Polish border guards have blocked a group of 10 Russian bikers, who are known for their support for Russia's President Vladimir Putin, from entering Poland as part of a ride to commemorate the Soviet Red Army's victory over Nazi Germany 70 years ago.

Border guard spokesman Dariusz Sienicki announced the decision after members of the Night Wolves, which has stirred controversy with its support for Russia's annexation of Crimea, approached the border and tried to enter the country.

"These people will not cross into Poland," Sienicki said.

The incident came amid deep tensions between the West and Russia over Moscow's actions in Ukraine.

Poland, which was under Moscow's control for most of the past two and a half centuries, has been one of the most outspoken European voices in favour of sanctions on Russia.

The Night Wolves had wanted to travel across Eastern Europe to honour the Red Army soldiers who died as they and Western Allies defeated Hitler's Germany, visiting their graves and other war sites.

Their aim was to arrive in Berlin for ceremonies marking the 70th anniversary of the end of World War II on May 9.

Polish authorities last week said they would not let the bikers enter the country. They insisted the move was not political, but Poland's Prime Minister Ewa Kopacz and other leaders have described the bikers' plans as a "provocation".

The leaders have not explained why they see the bikers as provocative. Polish activists who also oppose their entry into the country say they object to the bikers' strong support for the Russian annexation of Crimea and alleged support for pro-Russian separatists in Ukraine.

'Not a normal bike club'

"This is not a normal bike club. They are tools in the hand of Vladimir Putin to make propaganda," said Tomasz Czuwara, a spokesman for the Open Dialog Foundation, a Polish group that supports Ukraine.

The Night Wolves vowed to try to enter Poland despite the ban and 15 leather-clad bikers approached the border crossing between Brest, Belarus, and Terespol, Poland, on Monday morning. Five did not have visas and said they were just there to see their colleagues off.

Belarusian guards let them pass but they were then held in a hangar by Polish officials for a couple of hours before being turned back.

One of the bikers, Andrei Bobrovsky, said they were "thoroughly searched, to the last sock".

Alexander Zaldostanov, leader of the Night Wolves, said they will make the run to Berlin anyway.

"Other people who won't say they are Night Wolves will take this route and accomplish this mission that we were planning to do for the 70th anniversary of the Great Victory," he said on LifeNews, a Russian TV channel.

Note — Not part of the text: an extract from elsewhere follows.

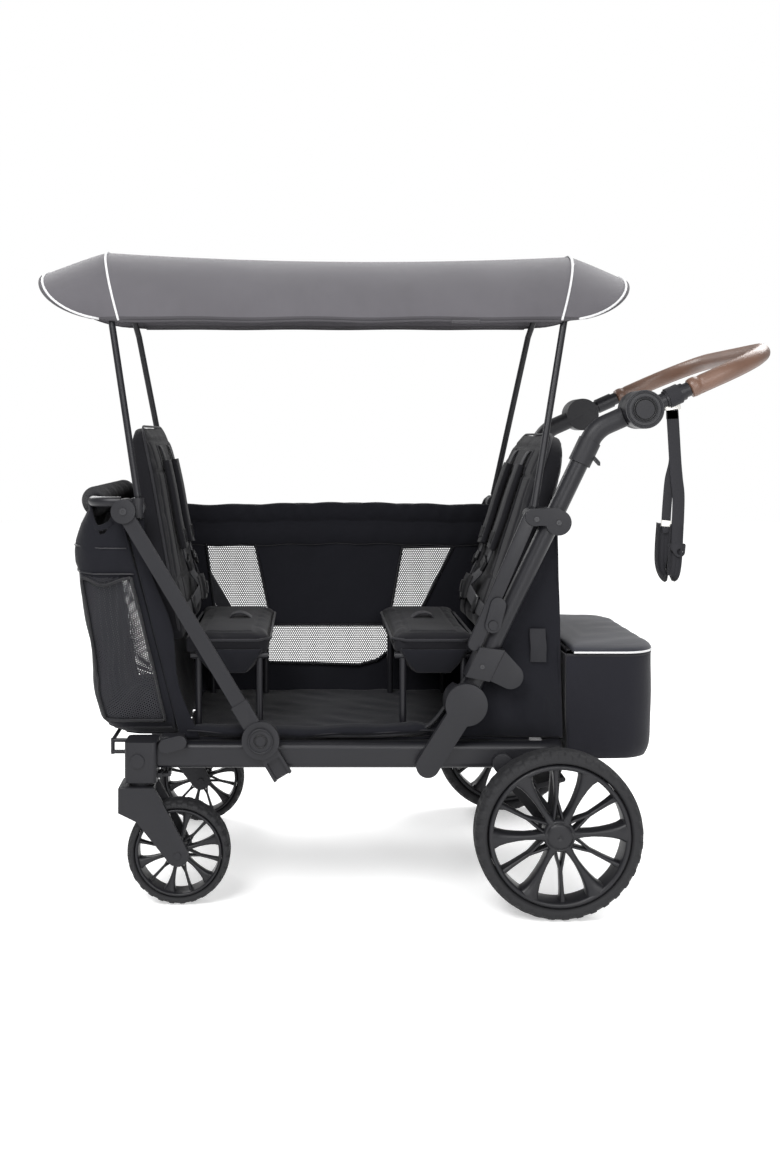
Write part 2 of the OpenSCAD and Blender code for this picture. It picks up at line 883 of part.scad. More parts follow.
module pan() {
    linear_extrude(cushion_t) {
        translate([25, 0]) square([pan_l - 50, 2 * seat_y], center = false);
        square([pan_l - 25, 2 * seat_y]);
        translate([pan_l - 25, 25]) circle(r = 25);
        translate([pan_l - 25, 2 * seat_y - 25]) circle(r = 25);
        translate([0, 25]) square([pan_l, 2 * seat_y - 50]);
    }
}

module seat_pan_front() {
    color(pad_c) translate([pan_front_x, -seat_y, pan_low]) pan();
}

module seat_pan_rear() {
    color(pad_c) mirror([1, 0, 0]) translate([-pan_rear_x, -seat_y, pan_low]) pan();
}

module harness_straps() {
    pair() {
        translate([-4, -76, 60]) cube([4, 38, back_l - 120]);
        translate([-12, -70, 52]) cube([12, 26, 40]);
    }
    translate([-14, -26, 20]) cube([14, 52, 44]);
}

module harness() {
    color("#2f3034") {
        translate([back_front_x, 0, seat_z - back_low])
            mirror([1, 0, 0]) rotate([0, lean_front, 0]) harness_straps();
        translate([back_rear_x, 0, seat_z - back_low]) rotate([0, lean_rear, 0]) harness_straps();
    }
}

// ---------- canopy ----------

function arch_y(v) = arch_r * sin(v * arch_a);
function arch_h(v) = (arch_r * cos(v * arch_a) - (arch_r - canopy_arch)) / canopy_arch;
function rim_out(h) = sqrt(max(0, 1 - pow(1 - h, 2)));

// Stations run from the front rim (0) over both seams to the rear rim (1)
visor_steps = [1, 0.9, 0.6, 0.3];

function seam_x(h, front) = front ? seam_front - seam_rake * h : seam_rear + seam_rake * h;
function rim_x(h, front) =
    front ? seam_front - visor_l * rim_out(h) : seam_rear + visor_rear_l * rim_out(h);

function visor_pt(t, h, front) =
    [seam_x(h, front) * (1 - t) + rim_x(h, front) * t,
     hem_z + h * canopy_arch - h * visor_drop * t - (t == 1 ? 8 * h : 0)];

function body_pt(t, h) =
    [seam_x(h, true) * (1 - t) + seam_x(h, false) * t,
     hem_z + h * (canopy_arch - 4 * ridge_sag * t * (1 - t))];

canopy_stations = [for (t = visor_steps) [0, t], for (i = [0 : body_steps]) [1, i / body_steps],
                   for (i = [0 : 3]) [2, visor_steps[3 - i]]];

function canopy_xz(s, h) =
    s[0] == 0 ? visor_pt(s[1], h, true) : s[0] == 1 ? body_pt(s[1], h) : visor_pt(s[1], h, false);

function canopy_pt(s, v, inset) =
    let (h = arch_h(v), p = canopy_xz(s, h)) [p.x, arch_y(v) * (1 - inset / hem_y), p.y - inset * h];

module shell(outer, inner) {
    nu = len(outer);
    nv = len(outer[0]);
    pts = [for (row = outer) each row, for (row = inner) each row];
    base = nu * nv;
    function o(i, j) = i * nv + j;
    function n(i, j) = base + i * nv + j;
    faces = [
        for (i = [0 : nu - 2], j = [0 : nv - 2]) each [
            [o(i, j), o(i, j + 1), o(i + 1, j + 1)], [o(i, j), o(i + 1, j + 1), o(i + 1, j)],
            [n(i, j), n(i + 1, j + 1), n(i, j + 1)], [n(i, j), n(i + 1, j), n(i + 1, j + 1)]],
        for (i = [0 : nu - 2]) each [
            [o(i, 0), o(i + 1, 0), n(i + 1, 0)], [o(i, 0), n(i + 1, 0), n(i, 0)],
            [o(i, nv - 1), n(i + 1, nv - 1), o(i + 1, nv - 1)],
            [o(i, nv - 1), n(i, nv - 1), n(i + 1, nv - 1)]],
        for (j = [0 : nv - 2]) each [
            [o(0, j), n(0, j + 1), o(0, j + 1)], [o(0, j), n(0, j), n(0, j + 1)],
            [o(nu - 1, j), o(nu - 1, j + 1), n(nu - 1, j + 1)],
            [o(nu - 1, j), n(nu - 1, j + 1), n(nu - 1, j)]]];
    polyhedron(pts, faces);
}

module canopy_cloth() {
    vs = [for (j = [0 : arch_steps]) -1 + 2 * j / arch_steps];
    color(canopy_c) shell([for (s = canopy_stations) [for (v = vs) canopy_pt(s, v, 0)]],
                          [for (s = canopy_stations) [for (v = vs) canopy_pt(s, v, cloth_t)]]);
}

hoop_steps = 14;

// A round tube through a list of points that lie in planes across the wagon
module hoop_tube(pts, d) {
    n = 10;
    last = len(pts) - 1;
    rings = [for (i = [0 : last])
        let (v = pts[min(last, i + 1)] - pts[max(0, i - 1)], t = v / norm(v), a = [1, 0, 0],
             b = cross(t, a) / norm(cross(t, a)), c = cross(b, t))
        [for (k = [0 : n - 1]) pts[i] + d / 2 * (cos(k * 360 / n) * b + sin(k * 360 / n) * c)]];
    faces = [for (i = [0 : last - 1], k = [0 : n - 1])
                 let (m = (k + 1) % n) [i * n + k, i * n + m, (i + 1) * n + m, (i + 1) * n + k],
             [for (k = [0 : n - 1]) n - 1 - k], [for (k = [0 : n - 1]) last * n + k]];
    polyhedron([for (r = rings) each r], faces);
}

module canopy_hoop(front) {
    inset = cloth_t + rod_d / 2 + 3;
    spread = front ? -14 : 6;
    pts = [for (j = [0 : hoop_steps]) let (v = -1 + 2 * j / hoop_steps, h = arch_h(v))
        [seam_x(h, front) + spread * (1 - h), arch_y(v) * (1 - inset / hem_y),
         hem_z + h * canopy_arch - inset * h]];
    hoop_tube(pts, rod_d);
    foot = front ? rod_front : rod_rear;
    top = pts[0];
    pair() {
        rod([foot.x, -rod_y, foot.y + 2], top, rod_d);
        translate([foot.x, -rod_y, foot.y - spigot_l]) cylinder(d = spigot_d, h = spigot_l + 3);
    }
}

module canopy_frame() {
    color(frame_c) {
        canopy_hoop(true);
        canopy_hoop(false);
    }
}

// ---------- brake and fasteners ----------

pedal_w = 90;

module brake_pedal() {
    color(plastic_c) difference() {
        union() {
            disc(rear_axle, 17, -pedal_w / 2, pedal_w / 2);
            slab(-pedal_w / 2, pedal_w / 2) capsule(rear_axle + [8, 4], rear_axle + [62, 18], 10);
        }
        disc(rear_axle, cross_d / 2 + play, -pedal_w / 2 - 1, pedal_w / 2 + 1);
    }
}

module screw(p, a, r) {
    translate([p.x, -a, p.y]) rotate([90, 0, 0]) difference() {
        cylinder(r = r, h = 2);
        translate([0, 0, 1]) cylinder(r = r * 0.5, h = 2, $fn = 6);
    }
}

module fasteners() {
    house_y = frame_y + upright_d / 2 + house_t;
    color("#6c6d71") pair() {
        screw(along(70, -3), house_y, 4);
        screw(bracket_hub + [2, -6], outer_y + 6, 4.5);
        screw(bracket_hub + [-36, 0], outer_y + 6, 4.5);
        screw(strut_top, strut_out + 3, 6);
    }
}

rail();  // rail_left
on_right() rail();  // rail_right
crossbars();
floor_board();
corner_blocks();
tow_loop();
rail_bumpers();
axle_legs();
rear_axle();
knee_castings();
upright_tube();  // upright_left
on_right() upright_tube();  // upright_right
link_bars();
rod_brackets();
lower_housings();
elbows();
seat_hangers();
latch_plates();
latch_button();  // latch_button_left
on_right() latch_button();  // latch_button_right
strut();  // strut_left
on_right() strut();  // strut_right
top_castings();
bag_hoop();
tub_floor();
tub_side_left();
tub_side_right();
tub_ends();
front_bag();
rear_basket();
basket_lid();
seat_frames();
seat_back_front();
seat_back_rear();
seat_pan_front();
seat_pan_rear();
harness();
handle_bow();
handle_grip();
handle_button();  // handle_button_left
on_right() handle_button();  // handle_button_right
strap_loop();
wrist_strap();
strap_plate();
rear_tyre();  // rear_tyre_left
rear_rim();  // rear_rim_left
on_right() rear_tyre();  // rear_tyre_right
on_right() rear_rim();  // rear_rim_right
front_tyre();  // front_tyre_left
front_rim();  // front_rim_left
on_right() front_tyre();  // front_tyre_right
on_right() front_rim();  // front_rim_right
fork();  // fork_left
on_right() fork();  // fork_right
swivel_lock();  // swivel_lock_left
on_right() swivel_lock();  // swivel_lock_right
canopy_cloth();
canopy_frame();
brake_pedal();
fasteners();
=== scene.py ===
# %% [markdown]
# # A two-seat pull wagon
# The frame of this wagon comes as finished solids: rails, uprights, pivots and wheels, each in its
# true place. This script dresses that frame. It sets a camera and soft light, gives every solid a
# finish, and builds the cloth, padding, tyres and straps around it.

# %% Load the frame
import json

import bmesh
import bpy
import numpy as np
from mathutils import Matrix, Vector

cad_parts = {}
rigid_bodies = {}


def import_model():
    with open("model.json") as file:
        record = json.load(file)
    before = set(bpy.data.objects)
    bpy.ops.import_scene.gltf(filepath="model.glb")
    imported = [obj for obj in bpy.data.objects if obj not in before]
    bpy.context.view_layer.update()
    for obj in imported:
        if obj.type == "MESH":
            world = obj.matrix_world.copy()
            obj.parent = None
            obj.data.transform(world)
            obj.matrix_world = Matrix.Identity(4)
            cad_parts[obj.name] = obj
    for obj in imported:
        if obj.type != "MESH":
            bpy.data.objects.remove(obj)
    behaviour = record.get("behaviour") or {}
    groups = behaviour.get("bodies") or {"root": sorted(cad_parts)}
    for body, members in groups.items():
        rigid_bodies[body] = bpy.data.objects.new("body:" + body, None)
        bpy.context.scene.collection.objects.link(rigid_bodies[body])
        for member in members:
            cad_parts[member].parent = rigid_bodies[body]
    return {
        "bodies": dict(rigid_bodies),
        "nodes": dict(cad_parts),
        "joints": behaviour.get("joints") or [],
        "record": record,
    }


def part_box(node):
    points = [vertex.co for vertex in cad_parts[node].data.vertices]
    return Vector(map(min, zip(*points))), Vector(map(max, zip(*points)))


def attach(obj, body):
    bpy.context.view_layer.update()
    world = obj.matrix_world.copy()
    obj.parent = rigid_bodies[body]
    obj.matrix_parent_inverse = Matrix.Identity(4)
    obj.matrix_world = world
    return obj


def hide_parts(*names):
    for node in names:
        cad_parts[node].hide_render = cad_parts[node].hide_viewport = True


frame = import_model()
nodes = frame["nodes"]
joints = {j["name"]: j for j in frame["joints"]}
body_of_node = {n: b for b, ns in frame["record"]["behaviour"]["bodies"].items() for n in ns}
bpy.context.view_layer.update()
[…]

Not all Poles are opposed to the Night Wolves. The head of a Polish bikers' group, Wiktor Wegrzyn, called the Polish opposition to the bikers "anti-Russia hysteria".

After the Russian bikers were denied entry, about 100 Polish bikers on the Polish side of the border honked their horns and flashed their lights in protest. They had gathered earlier Monday hoping to escort the Russians through Poland.

The Russian bikers left Russia on Saturday and on Sunday they paid homage in Russia at a memorial to Polish prisoners of war killed in the Katyn massacres by the Soviet Union during World War II.